**What this task involves**
What follows is a listing; restate every line of it word for word.

── Records for the exercise ──

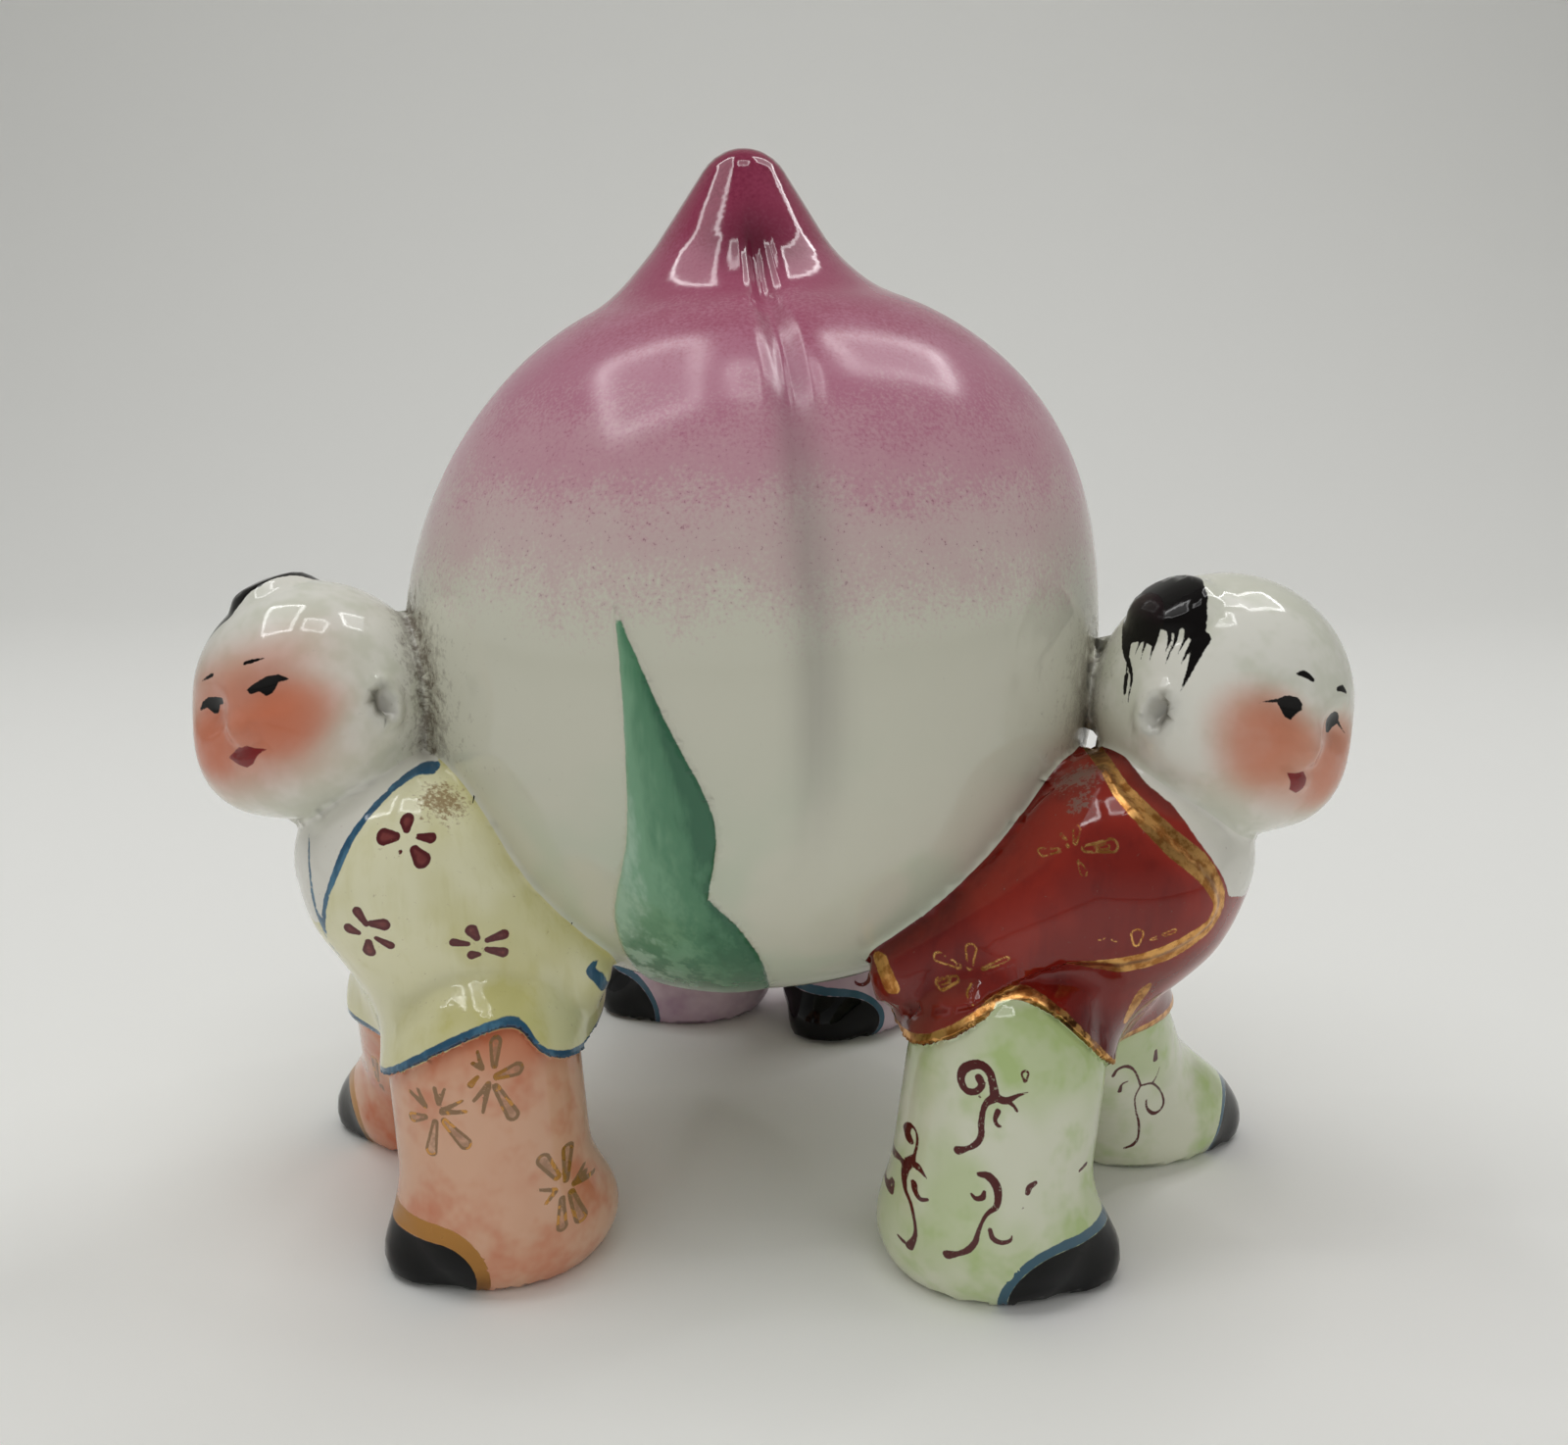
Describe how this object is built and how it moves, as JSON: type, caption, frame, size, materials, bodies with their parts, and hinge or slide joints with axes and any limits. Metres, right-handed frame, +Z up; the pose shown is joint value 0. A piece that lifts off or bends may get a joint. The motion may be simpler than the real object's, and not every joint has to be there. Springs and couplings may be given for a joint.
{
  "type": "porcelain figure of boys carrying a peach",
  "caption": "Glazed porcelain figure, cast and fused as one: stocky boys bent forward round a giant pointed peach that they carry on their backs.",
  "frame": {"origin": "on the ground, under the middle of the figure's own box", "axes": "+Z up, +X from the boy in yellow to the boy in red, -Y out of the front, where the peach shows its leaf and seam"},
  "size_m": [0.1378, 0.1226, 0.1296],
  "materials": {
    "porcelain": "clear glossy glaze over hand-painted enamels: pink peach tip, green leaf, coloured clothes, gold and blue trims"
  },
  "bodies": {
    "root": {"peach_and_boys": "porcelain"}
  },
  "joints": []
}
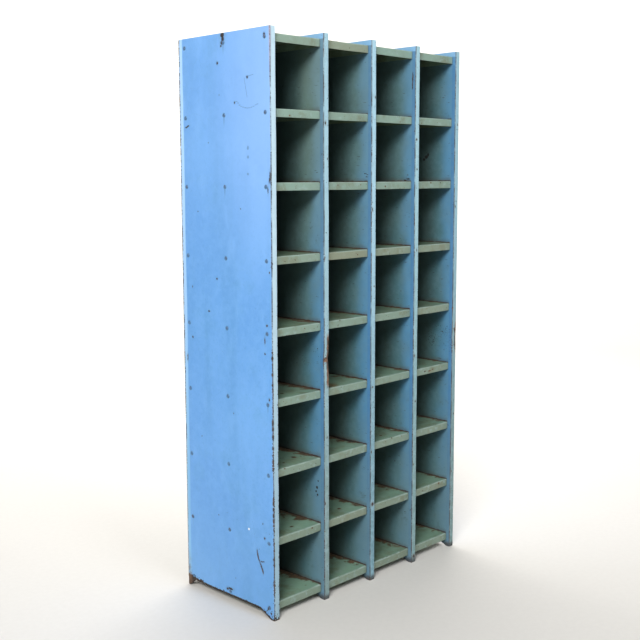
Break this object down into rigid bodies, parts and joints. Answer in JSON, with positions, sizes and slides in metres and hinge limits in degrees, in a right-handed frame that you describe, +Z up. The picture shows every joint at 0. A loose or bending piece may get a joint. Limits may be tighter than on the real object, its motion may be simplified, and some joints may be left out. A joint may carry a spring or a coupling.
{
  "type": "open-front pigeonhole mail sorter",
  "caption": "Tall free-standing painted sheet-steel pigeonhole cabinet for sorting mail, with open-front compartments formed by full-height uprights and riveted shelf pans.",
  "frame": {"origin": "centre of the bounding box in plan, at floor level, under the feet of the uprights", "axes": "+Z up, the open front faces -Y, +X to the right seen from the front"},
  "size_m": [0.8224, 0.3824, 1.6],
  "materials": {
    "side_panel_blue": "semi-gloss sky-blue enamel, chipped and scratched",
    "upright_blue": "worn pale blue enamel with rust at the edges",
    "shelf_grey_green": "worn grey-green enamel, rust where it meets the uprights",
    "back_panel_paint": "dull blue-grey enamel",
    "rivet_paint": "painted over, worn at the crown"
  },
  "bodies": {
    "root": {"left_side_panel": "side_panel_blue", "partition_1": "upright_blue", "partition_2": "upright_blue", "partition_3": "upright_blue", "right_side_panel": "upright_blue", "shelf_pan_bay1_tier0": "shelf_grey_green", "shelf_pan_bay1_tier1": "shelf_grey_green", "shelf_pan_bay1_tier2": "shelf_grey_green", "shelf_pan_bay1_tier3": "shelf_grey_green", "shelf_pan_bay1_tier4": "shelf_grey_green", "shelf_pan_bay1_tier5": "shelf_grey_green", "shelf_pan_bay1_tier6": "shelf_grey_green", "shelf_pan_bay1_tier7": "shelf_grey_green", "shelf_pan_bay1_tier8": "shelf_grey_green", "shelf_pan_bay2_tier0": "shelf_grey_green", "shelf_pan_bay2_tier1": "shelf_grey_green", "shelf_pan_bay2_tier2": "shelf_grey_green", "shelf_pan_bay2_tier3": "shelf_grey_green", "shelf_pan_bay2_tier4": "shelf_grey_green", "shelf_pan_bay2_tier5": "shelf_grey_green", "shelf_pan_bay2_tier6": "shelf_grey_green", "shelf_pan_bay2_tier7": "shelf_grey_green", "shelf_pan_bay2_tier8": "shelf_grey_green", "shelf_pan_bay3_tier0": "shelf_grey_green", "shelf_pan_bay3_tier1": "shelf_grey_green", "shelf_pan_bay3_tier2": "shelf_grey_green", "shelf_pan_bay3_tier3": "shelf_grey_green", "shelf_pan_bay3_tier4": "shelf_grey_green", "shelf_pan_bay3_tier5": "shelf_grey_green", "shelf_pan_bay3_tier6": "shelf_grey_green", "shelf_pan_bay3_tier7": "shelf_grey_green", "shelf_pan_bay3_tier8": "shelf_grey_green", "shelf_pan_bay4_tier0": "shelf_grey_green", "shelf_pan_bay4_tier1": "shelf_grey_green", "shelf_pan_bay4_tier2": "shelf_grey_green", "shelf_pan_bay4_tier3": "shelf_grey_green", "shelf_pan_bay4_tier4": "shelf_grey_green", "shelf_pan_bay4_tier5": "shelf_grey_green", "shelf_pan_bay4_tier6": "shelf_grey_green", "shelf_pan_bay4_tier7": "shelf_grey_green", "shelf_pan_bay4_tier8": "shelf_grey_green", "back_panel": "back_panel_paint", "rivets_left_side_panel": "rivet_paint", "rivets_partition_1": "rivet_paint", "rivets_partition_2": "rivet_paint", "rivets_partition_3": "rivet_paint", "rivets_right_side_panel": "rivet_paint", "rivets_back_panel": "rivet_paint"}
  },
  "joints": []
}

───

**Answer to the problem**
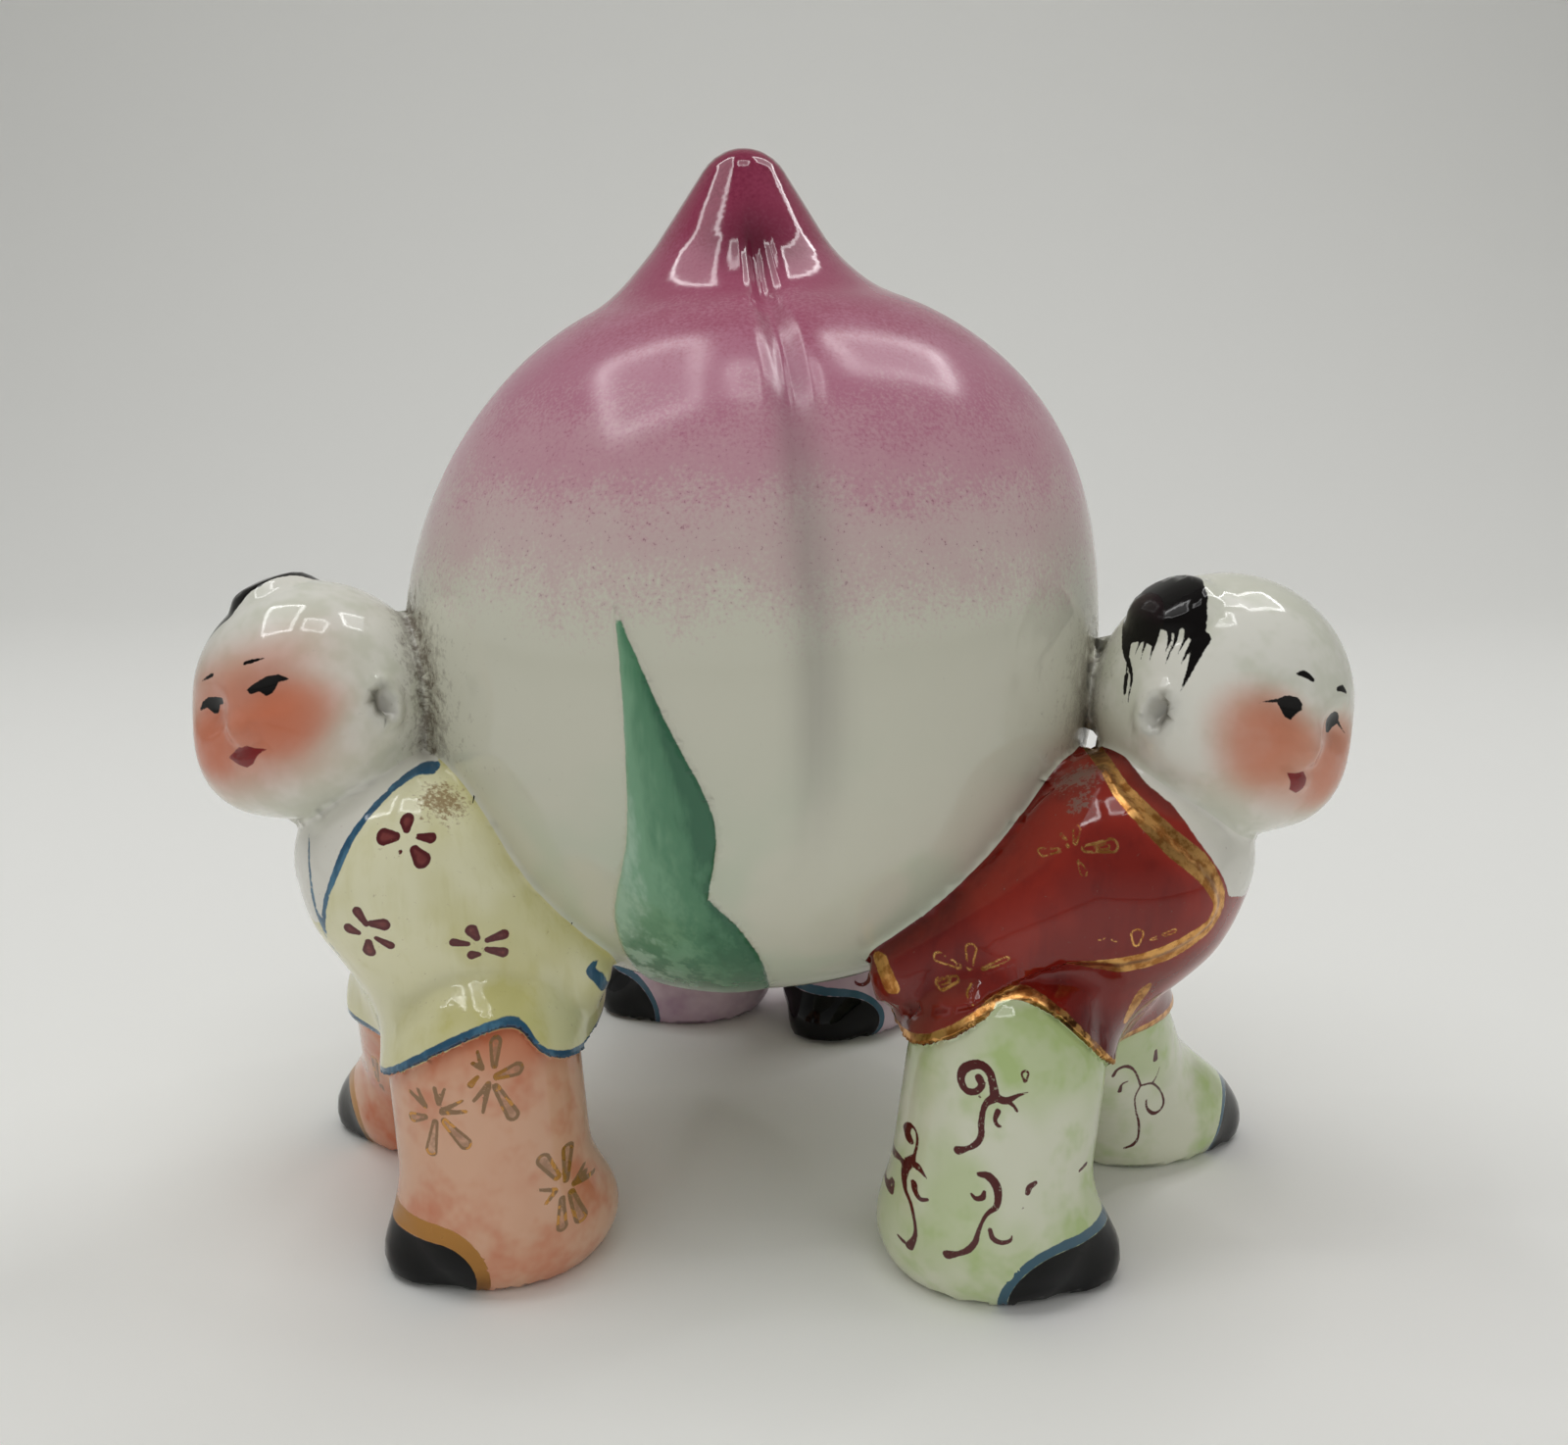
Describe how this object is built and how it moves, as JSON: type, caption, frame, size, materials, bodies with their parts, and hinge or slide joints with axes and any limits. Metres, right-handed frame, +Z up; the pose shown is joint value 0. A piece that lifts off or bends may get a joint. The motion may be simpler than the real object's, and not every joint has to be there. Springs and couplings may be given for a joint.
{
  "type": "porcelain figure of boys carrying a peach",
  "caption": "Glazed porcelain figure, cast and fused as one: stocky boys bent forward round a giant pointed peach that they carry on their backs.",
  "frame": {"origin": "on the ground, under the middle of the figure's own box", "axes": "+Z up, +X from the boy in yellow to the boy in red, -Y out of the front, where the peach shows its leaf and seam"},
  "size_m": [0.1378, 0.1226, 0.1296],
  "materials": {
    "porcelain": "clear glossy glaze over hand-painted enamels: pink peach tip, green leaf, coloured clothes, gold and blue trims"
  },
  "bodies": {
    "root": {"peach_and_boys": "porcelain"}
  },
  "joints": []
}
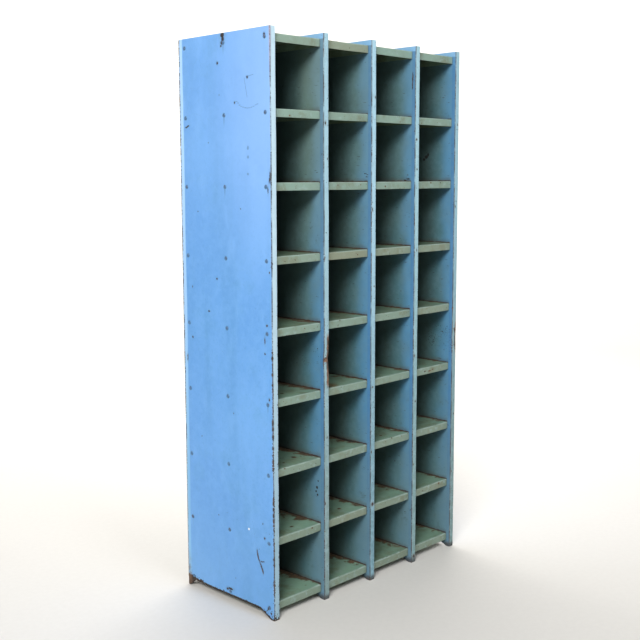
Break this object down into rigid bodies, parts and joints. Answer in JSON, with positions, sizes and slides in metres and hinge limits in degrees, in a right-handed frame that you describe, +Z up. The picture shows every joint at 0. A loose or bending piece may get a joint. Limits may be tighter than on the real object, its motion may be simplified, and some joints may be left out. A joint may carry a spring or a coupling.
{
  "type": "open-front pigeonhole mail sorter",
  "caption": "Tall free-standing painted sheet-steel pigeonhole cabinet for sorting mail, with open-front compartments formed by full-height uprights and riveted shelf pans.",
  "frame": {"origin": "centre of the bounding box in plan, at floor level, under the feet of the uprights", "axes": "+Z up, the open front faces -Y, +X to the right seen from the front"},
  "size_m": [0.8224, 0.3824, 1.6],
  "materials": {
    "side_panel_blue": "semi-gloss sky-blue enamel, chipped and scratched",
    "upright_blue": "worn pale blue enamel with rust at the edges",
    "shelf_grey_green": "worn grey-green enamel, rust where it meets the uprights",
    "back_panel_paint": "dull blue-grey enamel",
    "rivet_paint": "painted over, worn at the crown"
  },
  "bodies": {
    "root": {"left_side_panel": "side_panel_blue", "partition_1": "upright_blue", "partition_2": "upright_blue", "partition_3": "upright_blue", "right_side_panel": "upright_blue", "shelf_pan_bay1_tier0": "shelf_grey_green", "shelf_pan_bay1_tier1": "shelf_grey_green", "shelf_pan_bay1_tier2": "shelf_grey_green", "shelf_pan_bay1_tier3": "shelf_grey_green", "shelf_pan_bay1_tier4": "shelf_grey_green", "shelf_pan_bay1_tier5": "shelf_grey_green", "shelf_pan_bay1_tier6": "shelf_grey_green", "shelf_pan_bay1_tier7": "shelf_grey_green", "shelf_pan_bay1_tier8": "shelf_grey_green", "shelf_pan_bay2_tier0": "shelf_grey_green", "shelf_pan_bay2_tier1": "shelf_grey_green", "shelf_pan_bay2_tier2": "shelf_grey_green", "shelf_pan_bay2_tier3": "shelf_grey_green", "shelf_pan_bay2_tier4": "shelf_grey_green", "shelf_pan_bay2_tier5": "shelf_grey_green", "shelf_pan_bay2_tier6": "shelf_grey_green", "shelf_pan_bay2_tier7": "shelf_grey_green", "shelf_pan_bay2_tier8": "shelf_grey_green", "shelf_pan_bay3_tier0": "shelf_grey_green", "shelf_pan_bay3_tier1": "shelf_grey_green", "shelf_pan_bay3_tier2": "shelf_grey_green", "shelf_pan_bay3_tier3": "shelf_grey_green", "shelf_pan_bay3_tier4": "shelf_grey_green", "shelf_pan_bay3_tier5": "shelf_grey_green", "shelf_pan_bay3_tier6": "shelf_grey_green", "shelf_pan_bay3_tier7": "shelf_grey_green", "shelf_pan_bay3_tier8": "shelf_grey_green", "shelf_pan_bay4_tier0": "shelf_grey_green", "shelf_pan_bay4_tier1": "shelf_grey_green", "shelf_pan_bay4_tier2": "shelf_grey_green", "shelf_pan_bay4_tier3": "shelf_grey_green", "shelf_pan_bay4_tier4": "shelf_grey_green", "shelf_pan_bay4_tier5": "shelf_grey_green", "shelf_pan_bay4_tier6": "shelf_grey_green", "shelf_pan_bay4_tier7": "shelf_grey_green", "shelf_pan_bay4_tier8": "shelf_grey_green", "back_panel": "back_panel_paint", "rivets_left_side_panel": "rivet_paint", "rivets_partition_1": "rivet_paint", "rivets_partition_2": "rivet_paint", "rivets_partition_3": "rivet_paint", "rivets_right_side_panel": "rivet_paint", "rivets_back_panel": "rivet_paint"}
  },
  "joints": []
}